■ **EXERCISE BRIEF**
Reproduce only the top of the records, down to and including the line containing "crank's hub: a".

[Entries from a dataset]
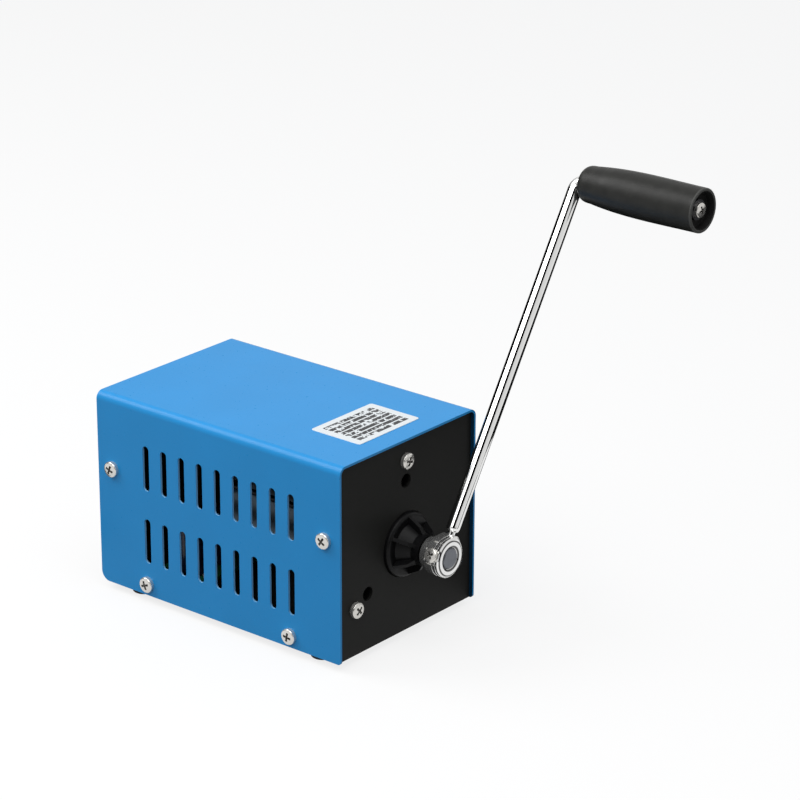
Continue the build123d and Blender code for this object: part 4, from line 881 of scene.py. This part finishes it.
class CRANK_OT_hub(bpy.types.Operator):
    """Lofts the crank's hub: a collar with a flat for the set screw, a groove and the pointed eye"""

    bl_idname = "hand_crank.hub"
    bl_label = "Crank hub"

    def execute(self, context):
        # Each row is distance * forward + reach * outward. On the nose's columns the reach is less by
        # what the nose's radius is smaller than the eye's, and the row is moved along the arm to the
        # nose. The set screw's seat cuts the reach to seat / cos of the angle to the screw.
        s = context.scene.hand_crank.hub
        hub_front = CRANK_AXIS[1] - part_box("crank_hub")[0].y
        eye_back = hub_front - s.eye_thickness
        groove_back = eye_back - s.groove
        hub_back = groove_back - s.collar_length
        small = s.eye_radius - s.nose_radius
        middle = hub_front - s.eye_thickness / 2
        edge = 0.00004
        slim, soft, wide = 0.00003, 0.0002, 0.0003
        grooves = [
            (hub_front - back + shift, s.eye_radius - depth, 1, slim)
            for back in (s.line_back * 2, s.line_back)
            for shift, depth in ((-s.line, 0), (-s.line * 0.6, s.line), (s.line * 0.6, s.line), (s.line, 0))
        ]
        # Each corner: distance, radius, whether the nose grows from it, and its rounding.
        rows = np.array(
            [
                (hub_back, s.bore + wide, 0, 0),
                (hub_back, s.collar_radius, 0, wide * 2),
                (groove_back, s.collar_radius, 0, wide),
                (groove_back, s.groove_radius, 0, soft),
                (eye_back, s.groove_radius, 0, soft),
                (eye_back, s.eye_radius - s.chamfer / 2, 1, soft),
                (eye_back + s.chamfer / 2, s.eye_radius, 1, soft),
                (middle - s.seat_reach - edge, s.eye_radius, 1, 0),
                (middle - s.seat_reach, s.eye_radius, 1, 0),
                *grooves,
                (middle + s.seat_reach, s.eye_radius, 1, 0),
                (middle + s.seat_reach + edge, s.eye_radius, 1, 0),
                (hub_front - s.chamfer, s.eye_radius, 1, soft * 1.25),
                (hub_front, s.eye_radius - s.chamfer, 1, soft * 1.25),
                (hub_front, s.bore + 0.0013, 0, wide),
                (hub_front - 0.0006, s.bore, 0, soft),
                (hub_back + wide, s.bore, 0, 0),
            ]
        )
        distance, radius, nosed = softened(rows[:, :3], rows[:, 3], 6).T
        bend = math.acos(small / s.nose)
        angle = np.concatenate([np.linspace(-bend, bend, 24), np.linspace(bend, FULL_TURN - bend, 90)])
        on_nose = np.concatenate([np.ones(24), np.zeros(90)])
        lift = nosed[:, None] * on_nose[None]
        sideways = np.cross(FORWARD, ARM)
        outward = np.cos(angle)[:, None] * ARM + np.sin(angle)[:, None] * sideways
        reach_out = radius[:, None] - lift * small
        milled = (np.abs(distance - middle) < s.seat_reach + edge / 2) & (radius > s.seat)
        toward_screw = outward @ (UP * math.sin(s.screw_rise) - SIDEWAYS * math.cos(s.screw_rise))
        flat = s.seat / np.maximum(toward_screw, 0.2)
        reach_out = np.where(milled[:, None], np.minimum(reach_out, flat[None]), reach_out)
        points = (
            CRANK_AXIS
            + distance[:, None, None] * FORWARD
            + reach_out[:, :, None] * outward[None]
            + (lift * s.nose)[:, :, None] * ARM
        )
        # Painted shade: the turned lines on the eye are marked to be painted dark.
        in_line = (radius < s.eye_radius - s.line * 0.7) & (radius > s.seat)
        in_line = in_line & (abs(distance - middle) < s.seat_reach)
        cut_away = reach_out < radius[:, None] - lift * small - 1e-6
        grime = (in_line[:, None] & ~cut_away).astype(float)
        shell = (*quilt(points, closed=True), grime.ravel())
        build("pointed_hub", [shell], "chrome", "crank", ("crank_hub",))
        return {"FINISHED"}


class CRANK_OT_screws(bpy.types.Operator):
    """Makes the cross recess screws of the casing, hub and grip, each spun its own way"""

    bl_idname = "hand_crank.screws"
    bl_label = "Screws"

    def execute(self, context):
        s = context.scene.hand_crank.screws
        case_sizes = (s.case_radius, s.case_length, s.case_head_radius, s.case_head_height, s.pitch)
        low_edge = COVER_LOW[2]
        upper_reach = (COVER_HIGH[1] - COVER_LOW[1]) / 2 - s.side_inset
        spots = []
        for side, face in ((-1, COVER_LOW[0]), (1, COVER_HIGH[0])):
            for end in (-1, 1):
                upper = (face, CASING_MIDDLE[1] + end * upper_reach, low_edge + s.side_height)
                lower = (face, CASING_MIDDLE[1] + end * s.low_spread / 2, low_edge + s.low_height)
                spots += [(upper, SIDEWAYS * side), (lower, SIDEWAYS * side)]
        for third in range(3):
            angle = math.pi / 2 + FULL_TURN / 3 * third
            outward = math.cos(angle) * SIDEWAYS + math.sin(angle) * UP
            spots.append((CRANK_AXIS + s.front_circle * outward, FORWARD))
        turns = np.random.default_rng(7).uniform(0, math.pi / 2, len(spots))
        shells = [pan_screw(np.array(spot), axis, case_sizes, a) for (spot, axis), a in zip(spots, turns)]
        build("casing_screws", shells, "zinc_screw", "casing", ("case_screws",))
        hub = context.scene.hand_crank.hub
        outward = UP * math.sin(hub.screw_rise) - SIDEWAYS * math.cos(hub.screw_rise)
        hub_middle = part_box("crank_hub")[0].y + hub.eye_thickness / 2
        seat = CRANK_AXIS * (1, 0, 1) + (0, hub_middle, 0) + outward * hub.seat
        sizes = (s.hub_radius, s.hub_length, s.hub_head_radius, s.hub_head_height, s.pitch)
        shell = pan_screw(seat, outward, sizes, 0.5)
        build("hub_screw", [shell], "zinc_screw", "crank", ("hub_set_screw",))
        seat = GRIP_AXIS * (1, 0, 1) + (0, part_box("grip_washer")[0].y, 0)
        sizes = (s.grip_radius, s.grip_length, s.grip_head_radius, s.grip_head_height, s.fine_pitch)
        shell = pan_screw(seat, FORWARD, sizes, 0.3)
        build("grip_end_screw", [shell], "zinc_screw", "crank", ("grip_screw",))
        return {"FINISHED"}


class CRANK_OT_fittings(bpy.types.Operator):
    """Makes the foil label with rounded corners and the four tapered rubber feet"""

    bl_idname = "hand_crank.fittings"
    bl_label = "Label and feet"

    def execute(self, context):
        s = context.scene.hand_crank.label
        low, high = (np.array(corner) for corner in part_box("label_plate"))
        shell = plate(low, high, s.corner, 0.00005)
        build("ruled_label", [shell], "label_foil", "casing", ("label_plate",))
        low, high = (np.array(corner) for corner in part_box("rubber_feet"))
        height = high[2] - low[2]
        narrow = s.foot_radius - s.foot_taper
        profile = softened(
            [
                (0.0, s.foot_hole),
                (0.0, s.foot_radius),
                (height, narrow),
                (height, s.foot_recess),
                (height - s.foot_depth, s.foot_recess),
                (height - s.foot_depth, s.foot_hole),
            ],
            [0.0, 0.0002, 0.0006, 0.0003, 0.0003, 0.0002],
        )
        shells = []
        for side in (low[0] + s.foot_radius, high[0] - s.foot_radius):
            for end in (low[1] + s.foot_radius, high[1] - s.foot_radius):
                shells.append(turned(profile, np.array([side, end, high[2]]), -UP, columns=48))
        build("tapered_feet", shells, "foot_rubber", "casing", ("rubber_feet",))
        return {"FINISHED"}


# ---- Stage ----
class CRANK_OT_stage(bpy.types.Operator):
    """Sets up the pale floor, the even light, the soft lamps, dark cards for the chrome, and the camera"""

    bl_idname = "hand_crank.stage"
    bl_label = "Stage"

    def execute(self, context):
        s = context.scene.hand_crank.stage
        self.floor()
        self.sky(context.scene, s.sky)
        self.cards()
        for name, (offset, width) in LAMPS.items():
            self.lamp(name + "_lamp", Vector(CASING_MIDDLE) + Vector(offset), width, getattr(s, name))
        self.camera(context.scene, s)
        return {"FINISHED"}

    def plain(self, name, points, quads):
        """A stage mesh that isn't part of the object."""
        mesh = bpy.data.meshes.new(name)
        mesh.from_pydata(points, [], quads)
        made = bpy.data.objects.new(name, mesh)
        bpy.context.scene.collection.objects.link(made)
        return made

    def floor(self):
        """A wide floor, white to the camera and to mirrors except where the object shades it."""
        corners = [(x * FLOOR_REACH, y * FLOOR_REACH, 0) for x, y in ((-1, -1), (1, -1), (1, 1), (-1, 1))]
        floor = self.plain("floor", corners, [(0, 1, 2, 3)])
        finish = Finish("floor", Specular_IOR_Level=0.0)
        rays = finish.tree.nodes.new("ShaderNodeLightPath")
        seen = Value(finish, rays.outputs["Is Camera Ray"]) + Value(finish, rays.outputs["Is Glossy Ray"])
        seen = seen + Value(finish, rays.outputs["Is Transmission Ray"])
        seen = seen.at_most(1.0)
        finish.surface(Base_Color=finish.mix(FLOOR_LIT, FLOOR_SEEN, seen), Roughness=1.0)
        glow = finish.node("ShaderNodeEmission", {}, {"Color": (1.0, 1.0, 1.0), "Strength": 1.0})
        painted = Value(finish, finish.shader.outputs[0])
        surface = finish.node("ShaderNodeMixShader", {}, {0: seen * FLOOR_GLOW, 1: painted, 2: glow})
        result = next(n for n in finish.tree.nodes if n.type == "OUTPUT_MATERIAL")
        finish.tree.links.new(surface.socket, result.inputs[0])
        floor.data.materials.append(finish.material)

    def sky(self, scene, strength):
        """Even light, white where the camera or a mirror sees it."""
        world = bpy.data.worlds.new("studio")
        world.use_nodes = True
        scene.world = world
        nodes, links = world.node_tree.nodes, world.node_tree.links
        nodes.clear()
        rays = nodes.new("ShaderNodeLightPath")
        white, even = nodes.new("ShaderNodeBackground"), nodes.new("ShaderNodeBackground")
        even.inputs["Color"].default_value = (0.95, 0.97, 1.0, 1.0)
        even.inputs["Strength"].default_value = strength
        seen = nodes.new("ShaderNodeMath")
        seen.operation = "MAXIMUM"
        links.new(rays.outputs["Is Camera Ray"], seen.inputs[0])
        links.new(rays.outputs["Is Glossy Ray"], seen.inputs[1])
        mixed, result = nodes.new("ShaderNodeMixShader"), nodes.new("ShaderNodeOutputWorld")
        links.new(seen.outputs[0], mixed.inputs[0])
        links.new(even.outputs[0], mixed.inputs[1])
        links.new(white.outputs[0], mixed.inputs[2])
        links.new(mixed.outputs[0], result.inputs["Surface"])

    def cards(self):
        """Black cards round the stage that only mirrors see, for the dark stripes in the chrome."""
        finish = Finish("card", Specular_IOR_Level=0.0)
        finish.surface(Base_Color=(0.004, 0.004, 0.004), Roughness=1.0)
        shapes = []
        for bearing, half_width, height in CARDS:
            angle = math.radians(bearing)
            out = np.array([math.cos(angle), math.sin(angle), 0.0])
            side = np.array([-out[1], out[0], 0.0]) * half_width
            foot = CASING_MIDDLE * (1, 1, 0) + out * CARD_DISTANCE + UP * CARD_FOOT
            top = UP * height
            shapes.append([foot - side, foot + side, foot + side + top, foot - side + top])
        ground = CASING_MIDDLE * (1, 1, 0) + UP * MAT_LIFT
        for left, front, right, rear in MATS:
            corners = ((left, front), (right, front), (right, rear), (left, rear))
            shapes.append([ground + (x, y, 0) for x, y in corners])
        for left, right, top in WALLS:
            corners = ((left, 0), (right, 0), (right, top), (left, top))
            shapes.append([ground + (x, WALL_BACK, z) for x, z in corners])
        for number, corners in enumerate(shapes):
            card = self.plain(f"card_{number + 1}", [tuple(c) for c in corners], [(0, 1, 2, 3)])
            card.data.materials.append(finish.material)
            card.visible_camera = False
            card.visible_diffuse = False
            card.visible_transmission = False
            card.visible_shadow = False

    def lamp(self, name, spot, width, watts):
        """A square soft lamp at spot that faces the casing."""
        data = bpy.data.lights.new(name, "AREA")
        data.size, data.energy = width, watts
        made = bpy.data.objects.new(name, data)
        bpy.context.scene.collection.objects.link(made)
        made.location = spot
        made.rotation_mode = "QUATERNION"
        made.rotation_quaternion = (spot - Vector(CASING_MIDDLE)).to_track_quat("Z", "Y")

    def camera(self, scene, s):
        """The camera as solved from the casing's edges in the photograph."""
        data = bpy.data.cameras.new("camera")
        data.lens, data.sensor_width = s.lens, 36.0
        data.clip_start, data.clip_end = 0.05, 50.0
        made = bpy.data.objects.new("camera", data)
        scene.collection.objects.link(made)
        level = math.cos(s.elevation)
        back = Vector((math.sin(s.bearing) * level, -math.cos(s.bearing) * level, math.sin(s.elevation)))
        flat_right = Vector((math.cos(s.bearing), math.sin(s.bearing), 0.0))
        right = Matrix.Rotation(s.roll, 3, back) @ flat_right
        top = back.cross(right)
        foot = Vector((CASING_MIDDLE[0], CASING_MIDDLE[1], COVER_LOW[2]))
        spot = foot + back * s.distance + right * s.shift + top * s.rise
        made.matrix_world = Matrix.Translation(spot) @ Matrix((right, top, back)).transposed().to_4x4()
        scene.camera = made


class CRANK_PT_panel(bpy.types.Panel):
    """Lists the pieces and the sizes and colours"""

    bl_label = "Hand crank generator"
    bl_idname = "CRANK_PT_panel"
    bl_space_type = "VIEW_3D"
    bl_region_type = "UI"
    bl_category = "Hand Crank"

    def draw(self, context):
        column = self.layout.column()
        for operator in OPERATORS:
            column.operator(operator.bl_idname)
        settings = context.scene.hand_crank
        for group_name in HandCrankSettings.__annotations__:
            group = getattr(settings, group_name)
            box = self.layout.box()
            box.label(text=group_name.capitalize())
            for name in group.__annotations__:
                box.prop(group, name)


GROUPS = (
    GripSettings,
    RodSettings,
    HubSettings,
    ScrewSettings,
    LabelSettings,
    ColourSettings,
    StageSettings,
    HandCrankSettings,
)
OPERATORS = (
    CRANK_OT_finishes,
    CRANK_OT_grip,
    CRANK_OT_rod,
    CRANK_OT_hub,
    CRANK_OT_screws,
    CRANK_OT_fittings,
    CRANK_OT_stage,
)


def register():
    """Registers the settings, operators and panel."""
    for group in GROUPS + OPERATORS + (CRANK_PT_panel,):
        bpy.utils.register_class(group)
    bpy.types.Scene.hand_crank = PointerProperty(type=HandCrankSettings)


def unregister():
    """Takes them away again."""
    del bpy.types.Scene.hand_crank
    for group in reversed(GROUPS + OPERATORS + (CRANK_PT_panel,)):
        bpy.utils.unregister_class(group)


def main():
    """Makes every piece and the stage."""
    register()
    bpy.context.scene.view_settings.view_transform = "Standard"
    for operator in OPERATORS:
        area, name = operator.bl_idname.split(".")
        getattr(getattr(bpy.ops, area), name)()


if __name__ == "__main__":
    main()
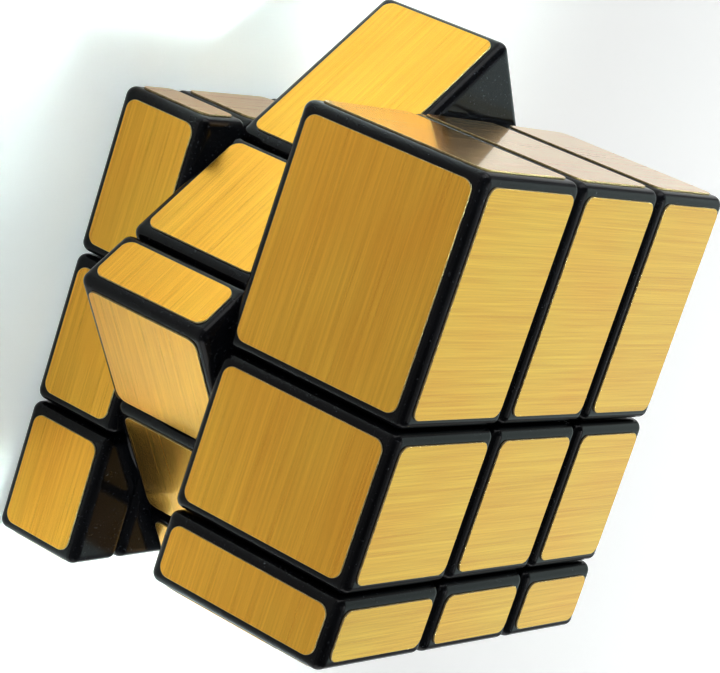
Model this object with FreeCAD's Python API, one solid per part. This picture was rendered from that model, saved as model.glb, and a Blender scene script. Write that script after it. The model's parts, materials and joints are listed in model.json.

■ **ANSWER FOR THIS EXERCISE**
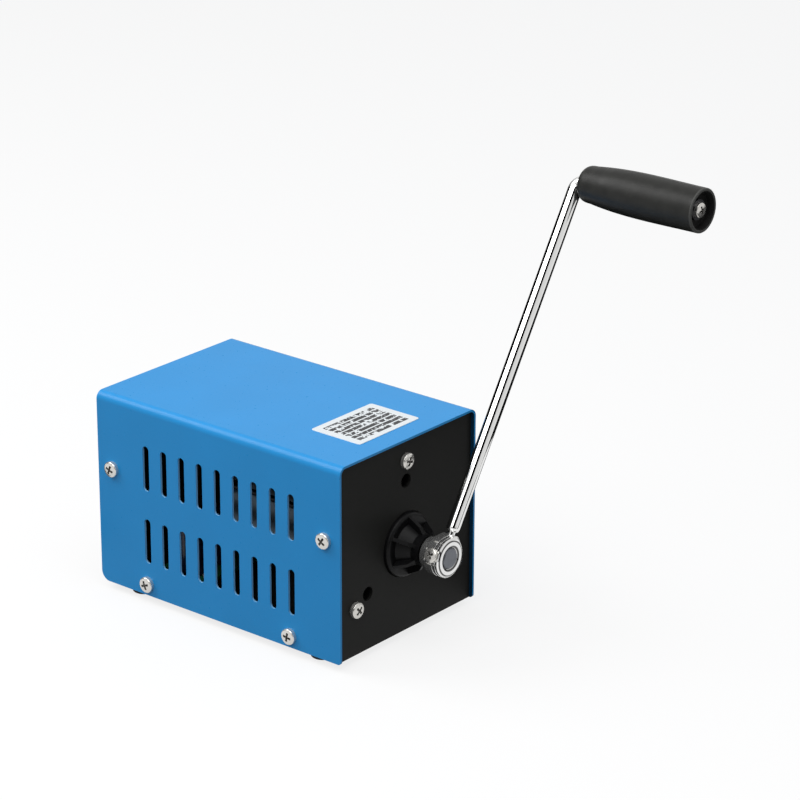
Continue the build123d and Blender code for this object: part 4, from line 881 of scene.py. This part finishes it.
class CRANK_OT_hub(bpy.types.Operator):
    """Lofts the crank's hub: a collar with a flat for the set screw, a groove and the pointed eye"""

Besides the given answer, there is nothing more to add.